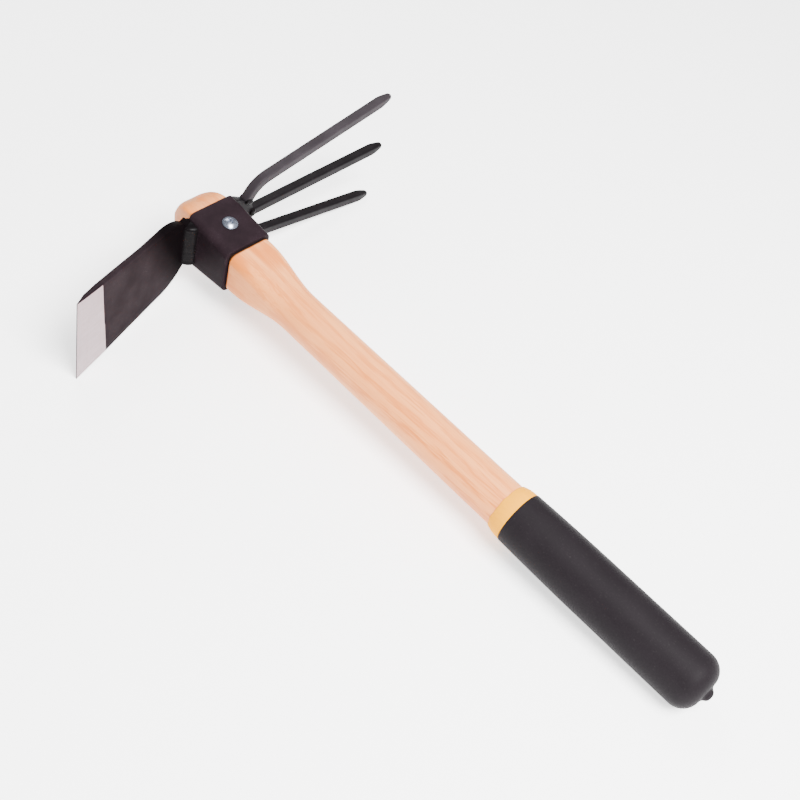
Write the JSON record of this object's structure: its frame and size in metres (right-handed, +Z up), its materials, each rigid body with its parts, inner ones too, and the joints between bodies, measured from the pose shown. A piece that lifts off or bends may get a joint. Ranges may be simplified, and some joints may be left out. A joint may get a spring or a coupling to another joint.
{
  "type": "hand cultivator",
  "caption": "Hand cultivator: a hoe blade and three steel tines welded to a box socket on a short wooden handle with a rubber grip.",
  "frame": {"origin": "bottom centre of the bounding box, on the surface the tool rests on", "axes": "+Y along the handle from the grip towards the head, +X towards the tines, +Z up out of the face with the screw"},
  "size_m": [0.2512, 0.393, 0.0836],
  "materials": {
    "wood": "clear satin lacquer",
    "black_steel": "satin black coating",
    "weld": "coated weld bead",
    "zinc": "bright zinc plate",
    "yellow_rubber": "satin moulded rubber",
    "black_rubber": "matt moulded rubber"
  },
  "bodies": {
    "root": {"handle": "wood", "head_socket": "black_steel", "socket_seam_weld": "weld", "hoe_blade": "black_steel", "blade_weld_front": "weld", "blade_weld_back": "weld", "tine_root_plate": "black_steel", "plate_weld": "weld", "tine_upper": "black_steel", "tine_middle": "black_steel", "tine_lower": "black_steel", "tine_weld_upper": "weld", "tine_weld_middle": "weld", "tine_weld_lower": "weld", "fixing_screw": "zinc", "grip_collar": "yellow_rubber", "grip_sleeve": "black_rubber"}
  },
  "joints": []
}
# # #
Task to complete: Using the data above, return each line exactly as written.

Finished exercise:
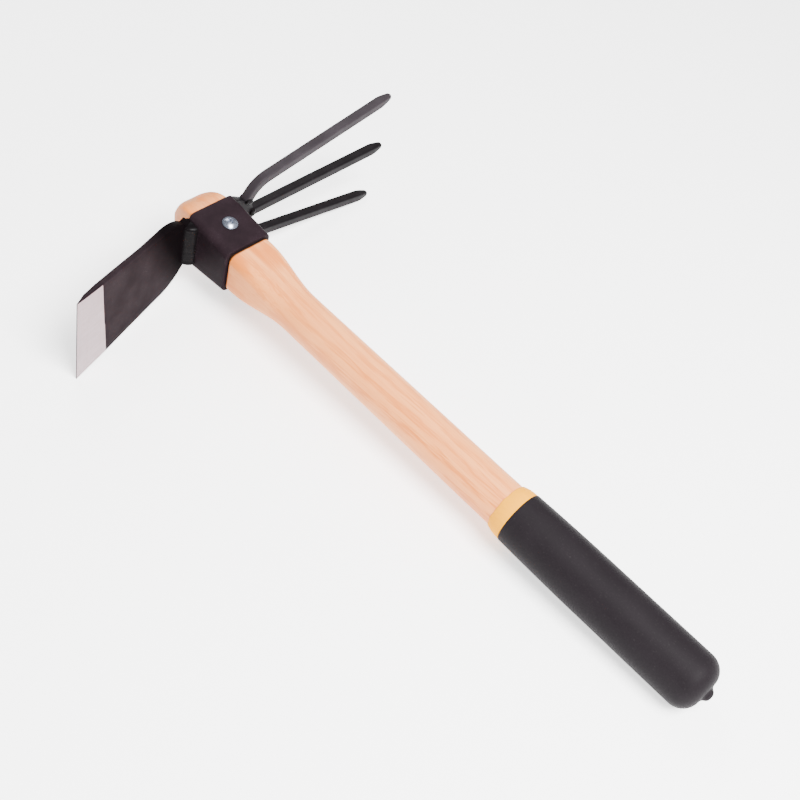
Write the JSON record of this object's structure: its frame and size in metres (right-handed, +Z up), its materials, each rigid body with its parts, inner ones too, and the joints between bodies, measured from the pose shown. A piece that lifts off or bends may get a joint. Ranges may be simplified, and some joints may be left out. A joint may get a spring or a coupling to another joint.
{
  "type": "hand cultivator",
  "caption": "Hand cultivator: a hoe blade and three steel tines welded to a box socket on a short wooden handle with a rubber grip.",
  "frame": {"origin": "bottom centre of the bounding box, on the surface the tool rests on", "axes": "+Y along the handle from the grip towards the head, +X towards the tines, +Z up out of the face with the screw"},
  "size_m": [0.2512, 0.393, 0.0836],
  "materials": {
    "wood": "clear satin lacquer",
    "black_steel": "satin black coating",
    "weld": "coated weld bead",
    "zinc": "bright zinc plate",
    "yellow_rubber": "satin moulded rubber",
    "black_rubber": "matt moulded rubber"
  },
  "bodies": {
    "root": {"handle": "wood", "head_socket": "black_steel", "socket_seam_weld": "weld", "hoe_blade": "black_steel", "blade_weld_front": "weld", "blade_weld_back": "weld", "tine_root_plate": "black_steel", "plate_weld": "weld", "tine_upper": "black_steel", "tine_middle": "black_steel", "tine_lower": "black_steel", "tine_weld_upper": "weld", "tine_weld_middle": "weld", "tine_weld_lower": "weld", "fixing_screw": "zinc", "grip_collar": "yellow_rubber", "grip_sleeve": "black_rubber"}
  },
  "joints": []
}